1. Implicit in the question and answer is the fact that "evangelical" is a term being employed with some minimal confessional content. So by referring to an "evangelical college or seminary" that is taken as shorthand for an institution that has an evangelical statement of faith.
2. This minimal confessional content would include a clear affirmation of the doctrines of sin, judgment, wrath, atonement, and substitution. These words need not be joined together to form a phrase such as "penal substitutionary atonement," but the presence of the doctrines I have listed would be sufficient to articulate the doctrine.

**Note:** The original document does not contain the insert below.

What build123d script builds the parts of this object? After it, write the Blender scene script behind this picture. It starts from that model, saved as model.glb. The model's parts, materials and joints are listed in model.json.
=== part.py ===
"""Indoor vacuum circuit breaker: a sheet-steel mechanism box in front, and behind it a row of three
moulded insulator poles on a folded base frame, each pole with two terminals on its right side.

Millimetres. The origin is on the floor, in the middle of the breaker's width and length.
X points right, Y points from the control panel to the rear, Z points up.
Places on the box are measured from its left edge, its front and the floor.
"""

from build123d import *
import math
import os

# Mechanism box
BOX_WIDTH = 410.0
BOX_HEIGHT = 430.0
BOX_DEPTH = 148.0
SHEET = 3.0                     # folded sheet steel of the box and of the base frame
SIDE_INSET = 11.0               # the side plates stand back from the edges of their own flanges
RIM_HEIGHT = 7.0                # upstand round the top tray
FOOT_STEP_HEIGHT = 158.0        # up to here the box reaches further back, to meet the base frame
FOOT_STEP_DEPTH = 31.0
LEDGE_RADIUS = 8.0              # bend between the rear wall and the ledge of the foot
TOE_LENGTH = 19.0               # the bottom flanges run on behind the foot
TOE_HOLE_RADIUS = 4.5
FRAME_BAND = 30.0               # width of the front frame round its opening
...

As an example the UCCF doctrinal basis affirms that:
Since the fall, the whole of humankind is sinful and guilty, so that everyone is subject to God's wrath and condemnation.
and
Sinful human beings are redeemed from the guilt, penalty and power of sin only through the sacrificial death once and for all time of their representative and substitute, Jesus Christ, the only mediator between them and God.

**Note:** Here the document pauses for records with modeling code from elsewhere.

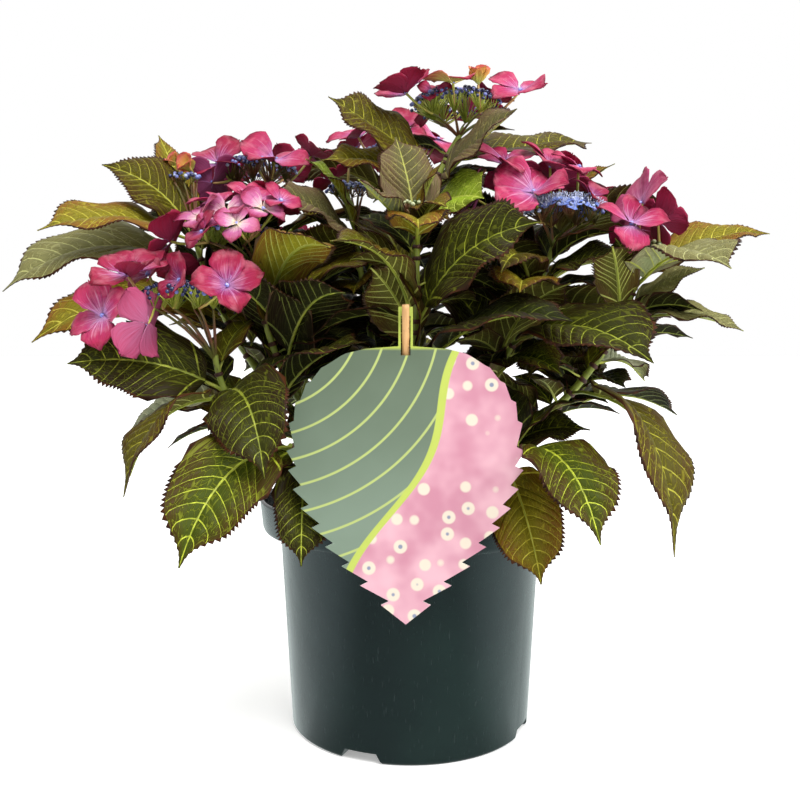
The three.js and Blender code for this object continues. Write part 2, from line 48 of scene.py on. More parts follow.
caneNodes = sorted(name for name in nodes if name.startswith("cane_"))
print("frame loaded with", len(nodes), "nodes")

# foot is the angle and radius on the stump, and hub is where the flower stalks part.
# bow is how far out and how far up the bend lies, as shares of the way to the hub.
# A leaf is its share along the cane, its tip, then its arch, roll, breadth and tone.
# A pair is the share and the heading of two opposite leaves that follow the general rule.
shoots = {
    "top": {
        "foot": (60, 9), "hub": (42, 20, 458), "bow": (-0.9, 0.6),
        "leaves": [
            (0.84, (-61, -10, 475), 0.02, 45, 1.1, "umber"),
            (0.8, (75, -45, 458), 0.02, -45, 1.3, "sheen_grey"),
            (0.88, (158, 105, 464), 0.02, -20, 0.75, "umber"),
            (0.7, (51, -55, 394), 0.1, -45, 1.4, "lime"),
            (0.78, (-66, -12, 428), 0.12, 35, 0.9, "bronze"),
        ],
        "pairs": [(0.5, 150)],
    },
    "farLeft": {
        "foot": (180, 20), "hub": (-168, 12, 380), "bow": (0.82, 0.38),
        "leaves": [
            (0.95, (-261, -60, 371), 0.12, 25, 0.85, "gold"),
            (0.95, (-232, -5, 426), 0.14, 50, 1.15, "umber"),
            (1, (-204, 55, 460), 0.04, 0, 0.6, "gold"),
            (0.86, (-299, -30, 330), 0.18, 30, 0.85, "sage"),
            (0.62, (-267, -60, 293), 0.2, 30, 0.8, "gold"),
        ],
        "pairs": [(0.72, 110)],
    },
    "lowLeft": {
        "foot": (207, 20), "hub": (-138, -60, 284), "bow": (0.95, 0.3),
        "leaves": [
            (0.8, (-230, -95, 279), 0.1, 58, 1.1, "dark"),
            (0.78, (-205, -40, 228), 0.1, 30, 1, "pale"),
            (0.76, (-184, -130, 195), 0.22, -20, 0.95, "umber"),
            (0.8, (-91, -150, 210), 0.2, -35, 1, "dark"),
        ],
        "pairs": [(0.5, 110)],
    },
    "midLeft": {
        "foot": (200, 9), "hub": (-112, -32, 352), "bow": (0.95, 0.3),
        "leaves": [
            (0.8, (-53, -110, 365), 0.22, 20, 0.9, "gold"),
            (0.6, (-44, -100, 326), 0.2, 25, 1, "shade"),
        ],
        "pairs": [(0.72, 150), (0.48, 60)],
    },
    "backLeft": {
        "foot": (152, 20), "hub": (-122, 58, 404), "bow": (0.6, 0.45),
        "leaves": [],
        "pairs": [(0.88, 10), (0.68, 160), (0.48, 60)],
    },
    "backCentre": {
        "foot": (130, 9), "hub": (-44, 38, 386), "bow": (0.6, 0.4),
        "leaves": [
            (0.9, (-99, -40, 415), 0.12, 45, 1, "sheen_grey"),
            (0.95, (-80, 10, 433), 0.15, 30, 0.9, "lime"),
        ],
        "pairs": [(0.72, 50), (0.5, 130)],
    },
    "front": {
        "foot": (272, 9), "hub": (4, -62, 372), "bow": (0.95, 0.45),
        "leaves": [
            (0.97, (-11, -36, 430), 0.05, 10, 1.1, "sheen_grey"),
            (0.97, (-35, -100, 400), 0.02, 20, 1.1, "sheen_grey"),
            (0.94, (22, -66, 418), 0.1, -20, 0.8, "bronze"),
            (0.94, (22, -100, 394), 0.25, -20, 0.8, "bronze"),
            (0.94, (4, -120, 388), 0.2, 0, 1.4, "gold"),
            (0.56, (-28, -78, 344), 0.1, -60, 1.2, "bronze"),
            (0.64, (-52, -120, 358), 0.22, 20, 0.9, "olive"),
            (0.64, (83, -110, 371), 0.16, -60, 1.05, "dark"),
        ],
        "pairs": [(0.46, 160)],
    },
    "right": {
        "foot": (345, 9), "hub": (109, -12, 369), "bow": (0.62, 0.4),
        "leaves": [
            (0.84, (150, -60, 352), 0.12, -30, 1, "dark"),
            (0.8, (60, -90, 340), 0.25, 20, 0.9, "umber"),
            (0.62, (147, -150, 281), 0.12, -20, 0.9, "dark"),
            (0.44, (102, -100, 285), 0.2, -20, 0.9, "green"),
        ],
        "pairs": [(0.74, 80), (0.5, 130)],
    },
    "farRight": {
        "foot": (340, 20), "hub": (168, -30, 349), "bow": (0.85, 0.36),
        "leaves": [
            (0.92, (266, -20, 373), 0.12, -25, 0.85, "gold"),
            (0.8, (234, -60, 301), 0.1, -15, 0.9, "sage"),
            (0.82, (205, -62, 345), 0.06, -35, 0.9, "sage"),
            (0.8, (134, -90, 357), 0.1, -20, 0.8, "umber"),
            (0.5, (168, -130, 156), 0.27, 25, 0.85, "umber"),
            (0.62, (186, 22, 262), 0.15, -20, 1, "pale"),
        ],
        "pairs": [(0.9, 70)],
        # these pair leaves take lighter tones, painted light where the lamps leave the far right
        # dim
        "pairTones": ("gold", "sage"),
    },
    "rear": {
        "foot": (80, 20), "hub": (-10, 140, 436), "bow": (0.6, 0.42),
        "leaves": [],
        "pairs": [(0.93, 20), (0.76, 110), (0.6, 20), (0.45, 110)],
    },
    "rearLeft": {
        "foot": (130, 20), "hub": (-128, 132, 348), "bow": (0.65, 0.42),
        "leaves": [],
        "pairs": [(0.93, 60), (0.75, 150), (0.56, 60)],
    },
    "rearRight": {
        "foot": (45, 20), "hub": (128, 92, 392), "bow": (0.6, 0.42),
        "leaves": [(0.92, (168, 58, 438), 0.15, -20, 0.9, "gold")],
        "pairs": [(0.84, 100), (0.68, 20), (0.5, 110)],
    },
    "lowFrontRight": {
        "foot": (310, 20), "hub": (78, -84, 222), "bow": (0.7, 0.6),
        "leaves": [
            (0.96, (112, -170, 173), 0.2, -5, 0.95, "green"),
            (0.7, (82, -136, 140), 0.08, -30, 0.95, "bronze"),
            (0.6, (127, -60, 231), 0.15, -30, 0.9, "dark"),
        ],
        "pairs": [],
    },
    "lowFrontLeft": {
        "foot": (235, 20), "hub": (-84, -78, 222), "bow": (0.7, 0.6),
        "leaves": [
            (0.96, (-140, -170, 159), 0.18, 35, 0.9, "green"),
            (0.78, (-72, -135, 162), 0.15, 20, 0.95, "dark"),
            (0.88, (-108, -120, 195), 0.1, 20, 0.8, "green"),
        ],
        "pairs": [],
    },
    "lowRearRight": {
        "foot": (15, 20), "hub": (150, 60, 262), "bow": (0.7, 0.4),
        "leaves": [],
        "pairs": [(0.95, 20), (0.78, 110), (0.58, 20)],
    },
    "lowRearLeft": {
        "foot": (105, 20), "hub": (-60, 150, 250), "bow": (0.7, 0.5),
        "leaves": [],
        "pairs": [(0.95, 100), (0.76, 20), (0.56, 110)],
    },
}

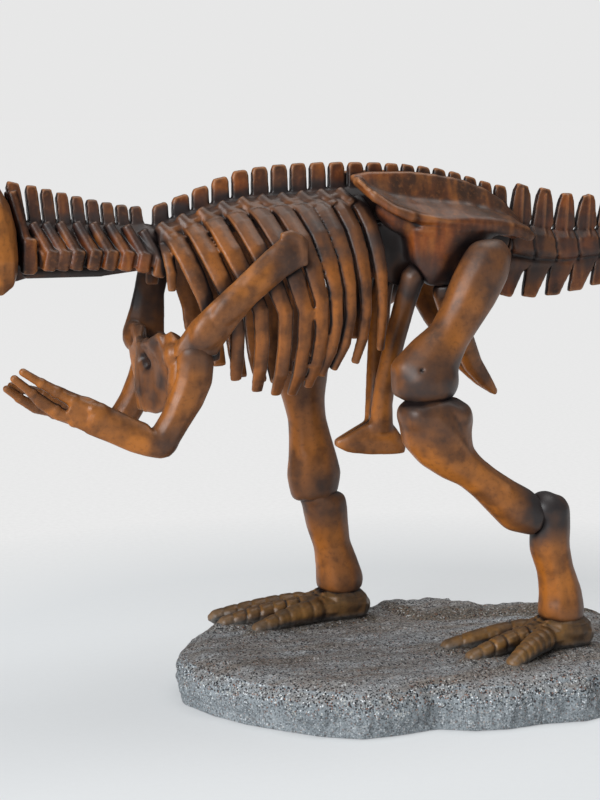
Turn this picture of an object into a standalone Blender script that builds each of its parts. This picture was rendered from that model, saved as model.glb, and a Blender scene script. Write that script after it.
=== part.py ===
"""Resin figurine of a mounted theropod skeleton, cast in pieces and set on a slab of rock.

The animal faces -X with its left side towards -Y, and +Z is up. The origin is the middle of
the slab's flat underside. Sizes are millimetres here, and each mesh is scaled to metres when
it is made an object.
"""

import math

import bmesh
import bpy
from mathutils import Matrix, Vector

MM = 0.001
HALF_GAP = 0.15
SHARP_ANGLE = math.radians(50)

# Slab of rock.
SLAB_TOP = 25.0
SLAB_SIDES = 32
# Lower step at the back right corner: middle, height, width, depth of cut and turn.
TERRACE_MIDDLE = (104.0, 92.0)
TERRACE_HEIGHT = 12.5
TERRACE_WIDTH = 100.0
TERRACE_CUT = 40.0
TERRACE_TURN = -0.2
# Distance of its edge from the middle, by the angle in degrees from the tail's direction.
SLAB_OUTLINE = (
    (-180, 125.0),
    (-160, 114.0),
    (-141, 105.0),
    (-127, 103.0),
    (-100, 81.0),
    (-84, 93.0),
    (-72, 92.0),
    (-55, 110.0),
    (-40, 120.0),
    (-20, 131.0),
    (6, 131.0),
    (18, 125.0),
    (36, 134.0),
    (47, 106.0),
    (60, 83.0),
    (88, 75.0),
    (115, 90.0),
    (142, 113.0),
    (160, 120.5),
    (180, 125.0),
)
# Height of each level of the slab's side and its share of the outline.
SLAB_LEVELS = ((0.0, 0.975), (7.0, 1.0), (17.0, 0.99), (21.5, 0.955), (SLAB_TOP, 0.88))

# Backbone: X and Z along the middle of the vertebral bodies, from the skull to the tail's tip.
SPINE_LINE = (
    (-206.0, 230.0),
    (-168.0, 229.4),
    (-140.0, 230.5),
    (-116.0, 238.5),
    (-94.0, 244.5),
    (-63.0, 247.4),
    (-33.0, 249.2),
    (-5.0, 247.5),
    (50.0, 231.0),
    (82.0, 225.5),
    (150.0, 231.0),
    (240.0, 239.0),
    (342.0, 230.0),
)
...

3. An evangelical college or seminary with a statement of faith would work on a voluntary association principle. If this is what you believe then you may teach here. If your views change then you are morally obligated to teach elsewhere. If you are agreeing to the statement of faith but interpreting it in a way that contradicts what it affirms (and it should be added, if your interpretation subverts the meaning attributed to it by the founders of the institution or compilers of the statement) then you are agreeing to it under false pretenses. There is real integrity is someone saying "I don't believe this, therefore I shouldn't teach here anymore," or "my views have changed and I can in all honesty no longer uphold this statement." But there is no moral integrity in verbally assenting to a statement whilst in actual fact undermining it.

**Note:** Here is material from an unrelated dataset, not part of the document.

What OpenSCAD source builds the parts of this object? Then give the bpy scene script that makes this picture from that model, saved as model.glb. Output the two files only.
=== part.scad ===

4. There is no curb placed on academic freedom in the voluntary association principle that has not been self chosen. Teaching at an evangelical institution is a choice. The choice has been made to teach what is in accordance with the institution's basis of faith. There are other places where one can teach that do not require an agreement to a confessional statement, or a confessional statement that is inclusive enough to accommodate views that would be ruled out by evangelical institutions.
5. Even if you teach in areas not directly covered by the evangelical basis of faith of that particular institution, or if you teach in an area covered by part of the statement, teaching at that evangelical institution still requires a full affirmation of the statement of faith. You are morally obligated to be faithful to the agreement that you have made. When I taught a first year module in apologetics at WEST I was required to uphold and not contradict the school's doctrinal basis. For me to denigrate in any shape or form that doctrinal basis would be sin. Even if I privately denied one or more points of the doctrinal basis, having come to a "settled conviction" against those points, I would still be morally obligated to withdraw from teaching.
6. Not to uphold voluntary association in this way, with its requirement of confessional agreement and subscription, is a sure way to create "doctrinal indifferentism." It is to treat binding theological agreements as if they were of no consequence. Not only is this intellectually dishonest it is also morally reprehensible.